As well, the CFSA is making room in its organization for the sport of ski halfpipe, which the International Olympic Committee is currently considering for inclusion in the 2014 Winter Games. The IOC was expected to reach a decision this week, but decided to defer the issue until after the World Championships in 2011.
Judge says Canada will start off strong in that sport, and should be a contender in 2014.
"We do have a plan in place. We've been dialoguing with Own the Podium and keeping them abreast of the situation and what our plans are," said Judge.
While the delay makes things more difficult planning for the future, he doesn't expect it to have any impact on preparing halfpipe skiers for 2014.
"Fortunately, we already have a group of extremely committed athletes and partners on the halfpipe side, who have walked the long road without any funding to date and have been able to have an incredibly significant amount of success," he said. "When we get the nod we'll hit the ground with a team... and I think we'll have great success off the bat and through 2014, and beyond."

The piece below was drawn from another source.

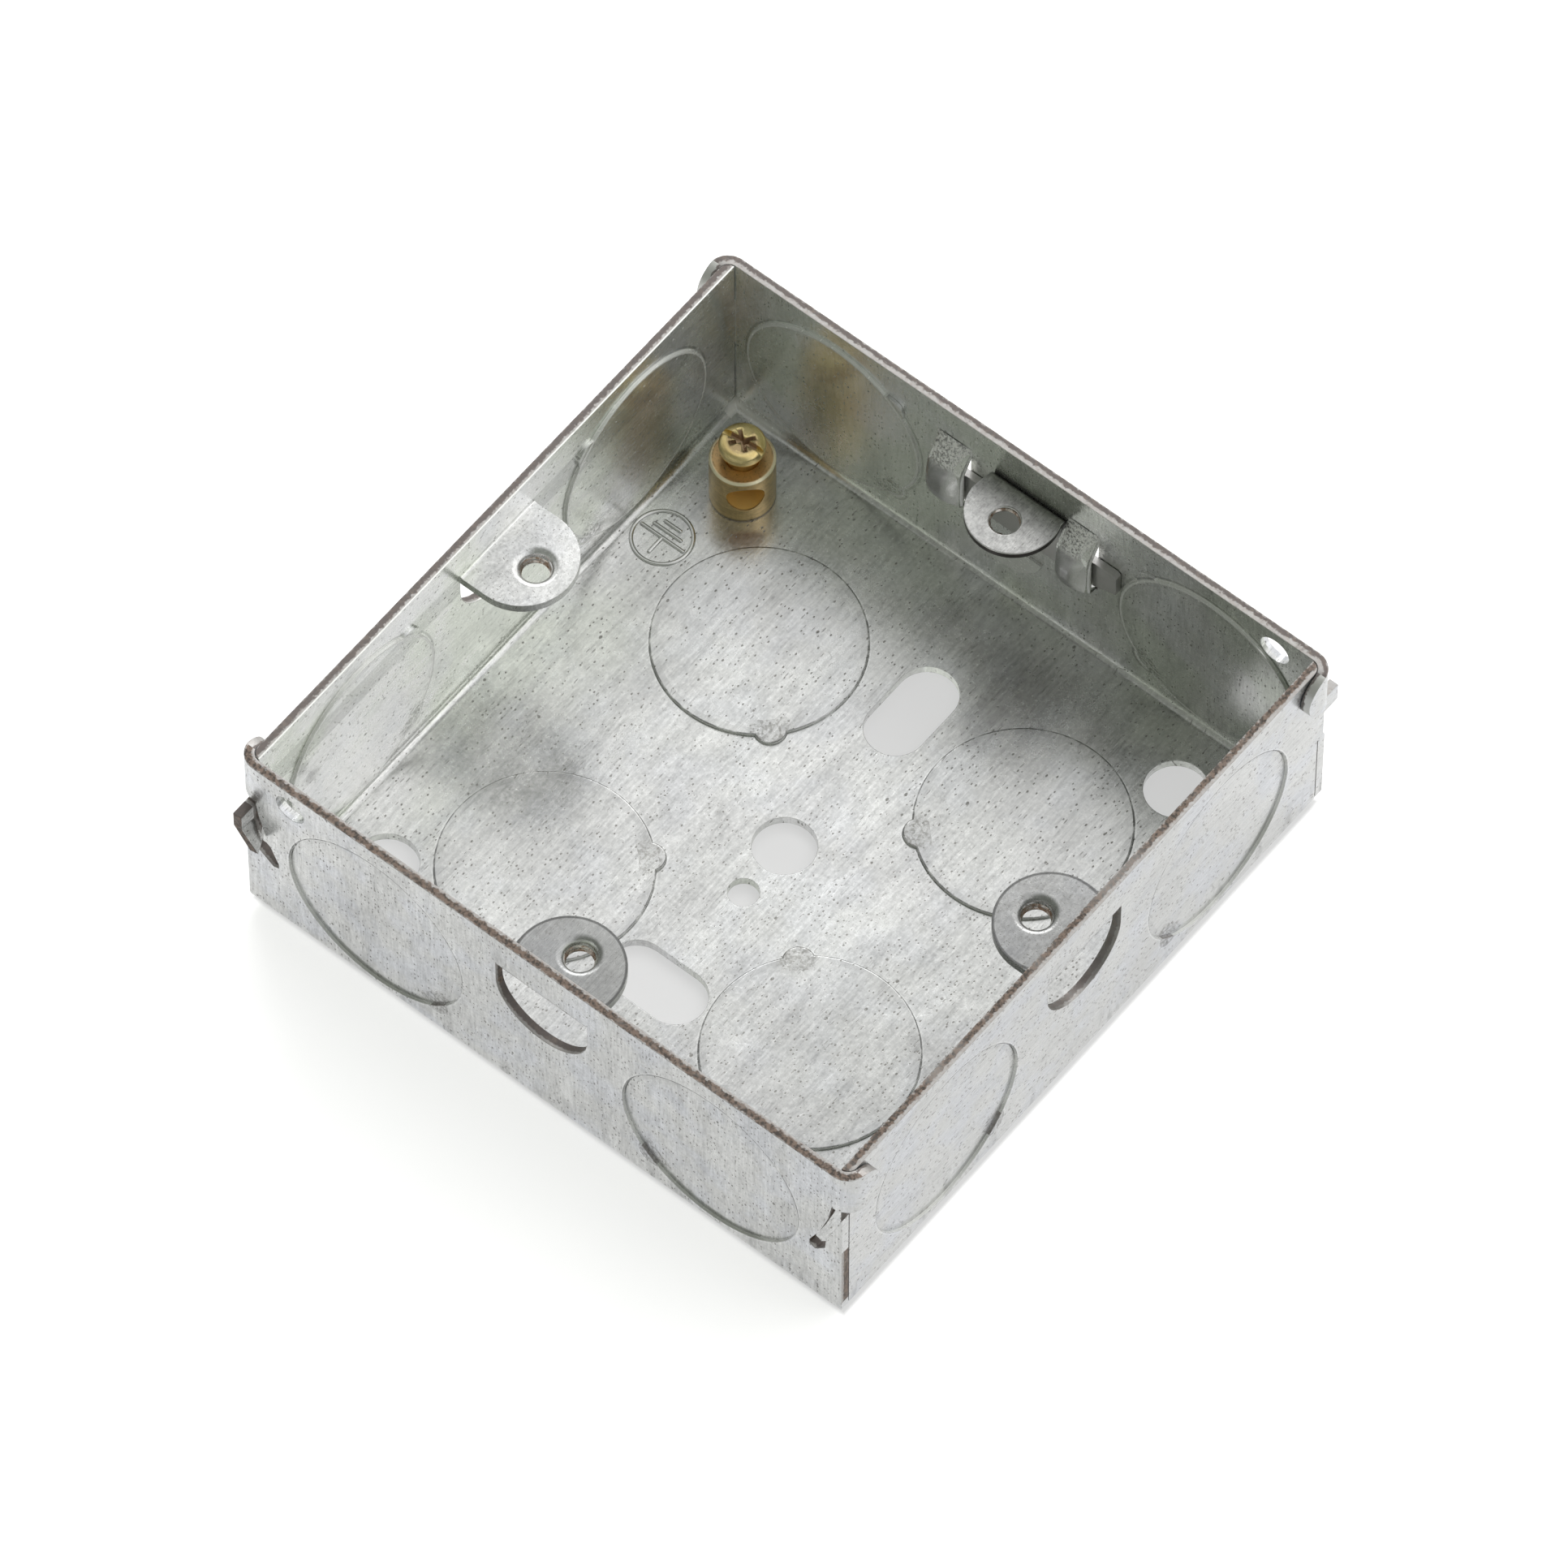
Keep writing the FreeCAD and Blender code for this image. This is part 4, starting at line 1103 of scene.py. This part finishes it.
def tapered_block(half_long, half_wide, deep, taper_long, taper_wide):
    """A block about the origin with its top at height 0.2, narrower at depth deep."""
    mesh = bmesh.new()
    rows = []
    for height, share in ((0.2, 0.0), (0.0, 0.0), (-deep, 1.0)):
        a, b = half_long - taper_long * share, half_wide - taper_wide * share
        corners = ((a, b), (-a, b), (-a, -b), (a, -b))
        rows.append([mesh.verts.new((x, y, height)) for x, y in corners])
    for low, high in ((rows[1], rows[0]), (rows[2], rows[1])):
        for i in range(4):
            j = (i + 1) % 4
            mesh.faces.new((low[i], low[j], high[j], high[i]))
    mesh.faces.new(rows[0])
    mesh.faces.new(reversed(rows[2]))
    return mesh


def cut_from(piece, cutter_mesh, angle):
    """Cuts a block out of the screw's top."""
    data = bpy.data.meshes.new("cutter")
    cutter_mesh.to_mesh(data)
    cutter_mesh.free()
    cutter = bpy.data.objects.new("cutter", data)
    bpy.context.scene.collection.objects.link(cutter)
    cutter.matrix_world = (Matrix.Translation(Vector((screw_at.x, screw_at.y, SCREW_TOP)) * MM)
                           @ Matrix.Rotation(angle, 4, "Z") @ Matrix.Scale(MM, 4))
    cut = piece.modifiers.new("cut", "BOOLEAN")
    cut.operation, cut.object, cut.solver = "DIFFERENCE", cutter, "EXACT"
    bpy.context.view_layer.update()
    result = bpy.data.meshes.new_from_object(piece.evaluated_get(bpy.context.evaluated_depsgraph_get()))
    piece.modifiers.clear()
    piece.data = result
    bpy.data.objects.remove(cutter)


cut_from(screw, tapered_block(HEAD_R + 1, SLOT_WIDE / 2, SLOT_DEEP, 0, 0.03), DRIVE_TURN)
for arm in range(2):
    cut_from(screw, tapered_block(CROSS_R, CROSS_WIDE / 2, CROSS_DEEP, 0.75, 0.1),
             DRIVE_TURN + math.radians(45 + 90 * arm))
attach(screw, "screw")
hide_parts("terminal_screw")
print("screw", len(screw.data.polygons), "faces")

# %% [markdown]
# ## Finishing the scene
#
# The picture uses plain colour management, so that a painted grey comes out as that grey. Both boxes are written
# down so that the dressed model can be compared with the measured one.

# %% Closing the scene
bpy.context.scene.view_settings.view_transform = "Standard"
visual_box = [list(corner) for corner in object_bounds()]
print("visual box in mm:", [[round(v / MM, 2) for v in corner] for corner in visual_box])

Judge is himself a part-time Whistler resident, and says the resort is the unofficial summer training headquarters for the team with a late season, glacier camps, water ramps and other training facilities. The team will host another camp in Whistler before the start of the World Cup season, if conditions permit, as well as a possible aerials camp using the ski jumps at Whistler Olympic Park.
"There are so many more options to do things because of the facilities there, the legacies, the housing, the gymnastics facility, and all those things, and it's really great to be able to have access," he said.